A current of $2A$ is flowing in the sides of an equilateral triangle of side $9\,cm$ . The magnetic field at the centroid of the triangle is
NTA AbhyasNTA Abhyas 2022
Solution:
The magnetic field at the centre $O$ due to the current through side $AB$ is
$B_{1}=\frac{\mu _{0} I}{4 \pi a}\left[\sin \theta _{1} + \sin \theta _{2}\right]$
As the magnetic field due to each of the three sides is the same in magnitude and direction. So, the total magnetic field at $O$ is sum of all the fields.

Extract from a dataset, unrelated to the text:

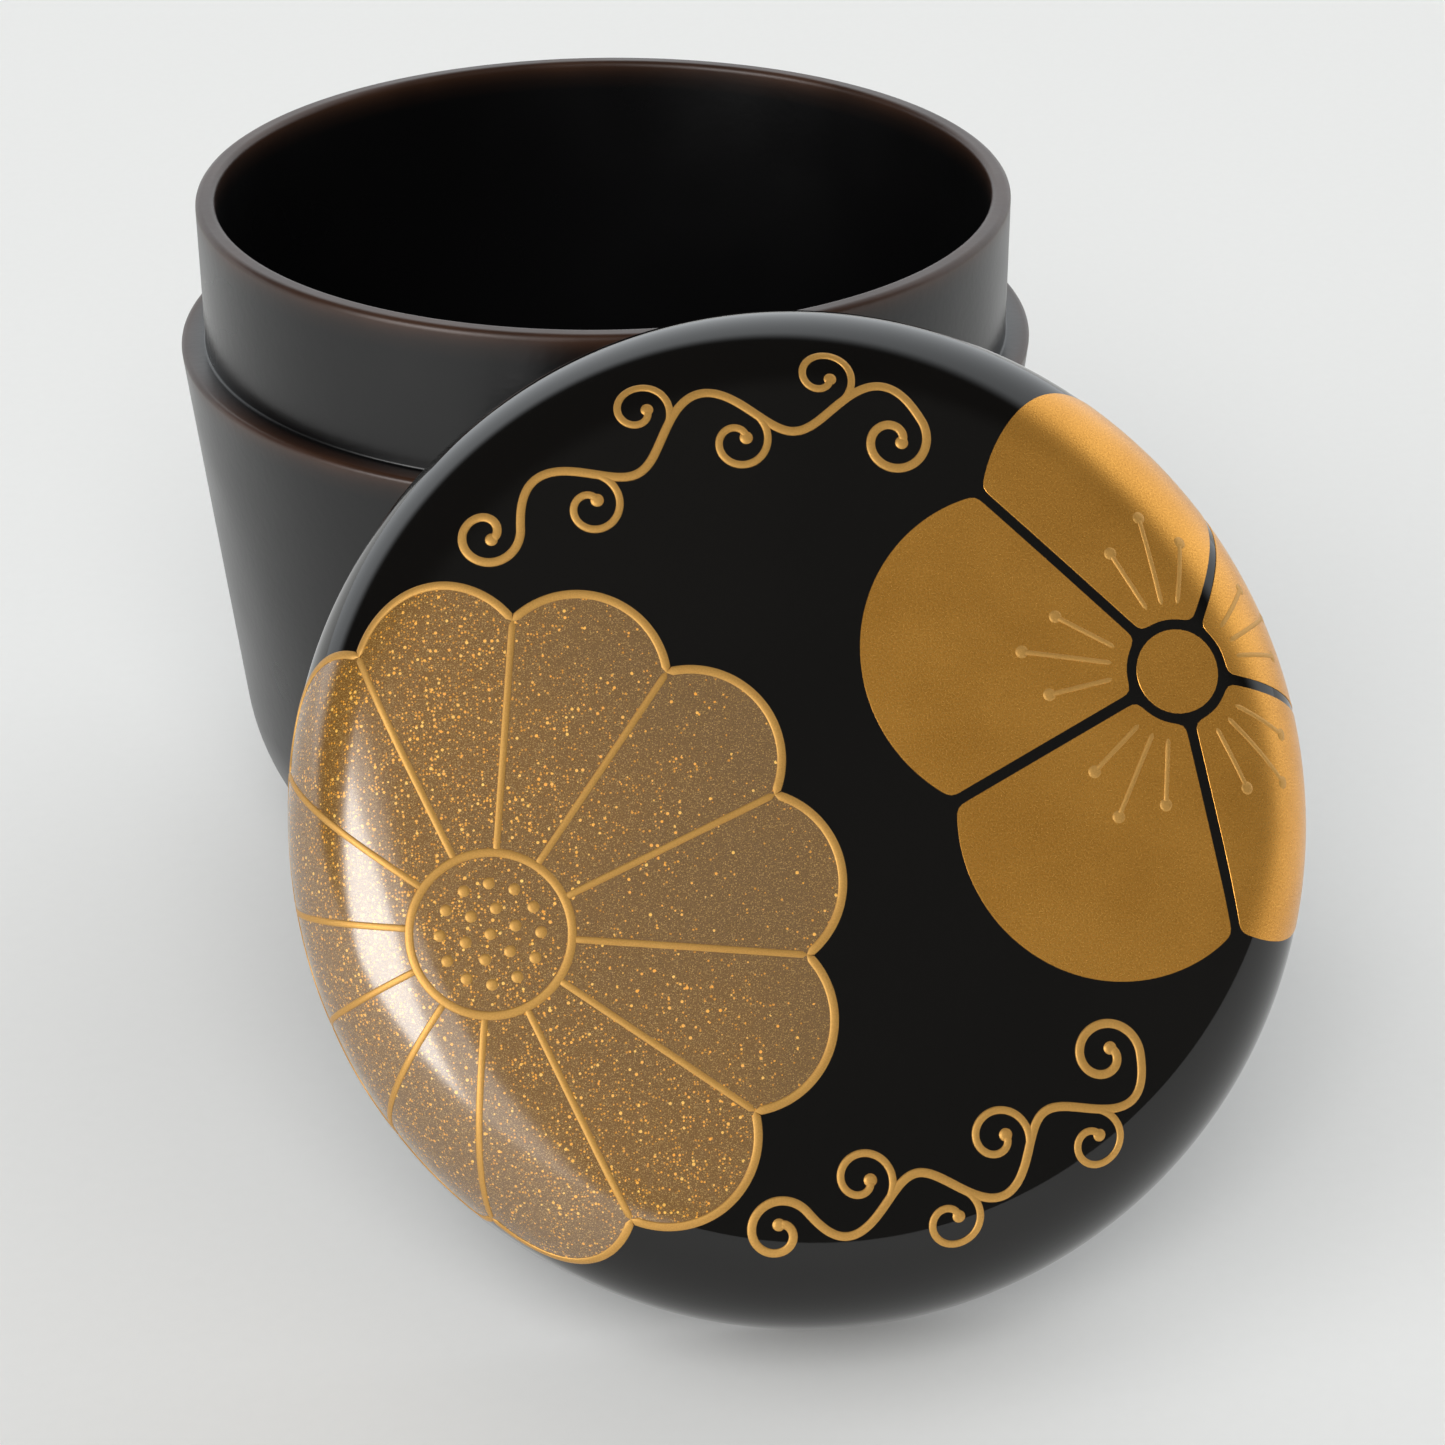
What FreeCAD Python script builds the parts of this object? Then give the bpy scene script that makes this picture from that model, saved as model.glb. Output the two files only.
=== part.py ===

i.e. $B=3B_{1}=\frac{3 \mu _{0} I}{4 \pi a}$ $\left[\sin \theta _{1} + \sin \theta _{2}\right]$
Here, $\tan \theta _{1} = \frac{A D}{O D}$
$\Rightarrow \, \, \tan60^\circ =\frac{\frac{l}{2}}{a} \, $
$\Rightarrow \, \, \, a=\frac{l}{2 \sqrt{3}}=\frac{9 \times 10^{- 2}}{2 \sqrt{3}}$
Now $B=3\times \frac{4 \pi \times 10^{- 7} \times 2}{4 \pi \times \frac{9 \times 10^{- 2}}{2 \sqrt{3}}}$ $\left[\right.\sin 60^\circ +\sin 60 ^\circ \left]\right. \, $
$=3\times \frac{4 \sqrt{3}}{9}\times \left(10\right)^{- 6}\left(\frac{\sqrt{3}}{2} + \frac{\sqrt{3}}{2}\right)$
$=4\times 10^{- 6}T$